Second Synod of Angamaly  was convoked by Dom Francis Ros, S.J.,  the first Latin bishop of Angamaly, the See of Saint Thomas Christians on 7 December 1603. Francis Ros was the successor of Mar Abraham of Angamaly, the Metropolitan of All-India. The Second Synod of Angamaly had primarily three tasks to undertake. The context of the diocese of Angamaly, immediately after the Synod of Diamper, necessitated another Synod in the fourth year of the governance of Ros.


Introduction 
When Dom Francis Ros returned to Angamaly on 1 May 1601, he was welcomed by the Archdeacon Givargis of the cross (George of the Cross) and the Christians of St.

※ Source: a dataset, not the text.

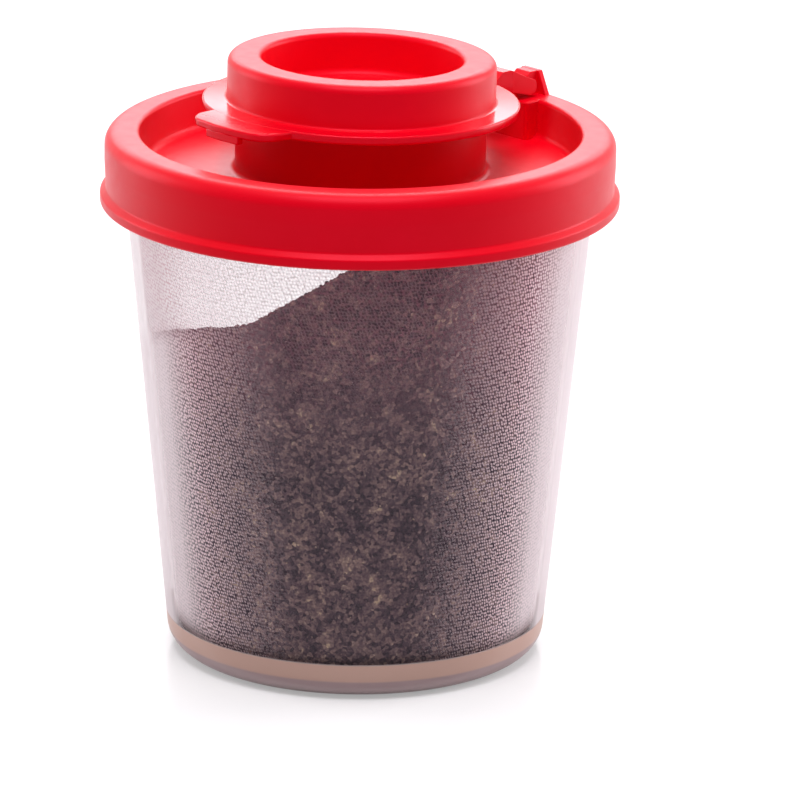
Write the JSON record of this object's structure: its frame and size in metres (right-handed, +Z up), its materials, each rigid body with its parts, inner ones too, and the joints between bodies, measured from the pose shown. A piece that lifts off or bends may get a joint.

Thomas. Soon, the new bishop knew that there was resistance on the part of the Christians of St. Thomas, regarding the suppression of their ancient Metropolitan title. Moreover, a number of decrees of the Synod of Diamper was in fact an imposition on the Christians, as designed by Archbishop Aleixo de Menezes in 1599 in a context of utmost tension and the resistance of the native priests. In the above-mentioned context, Ros wanted a new Synod in Angamaly to substitute the Synod of Diamper with his Second Synod of Angamaly, which he wanted to convoke, respecting the law of the Latin Church of the time.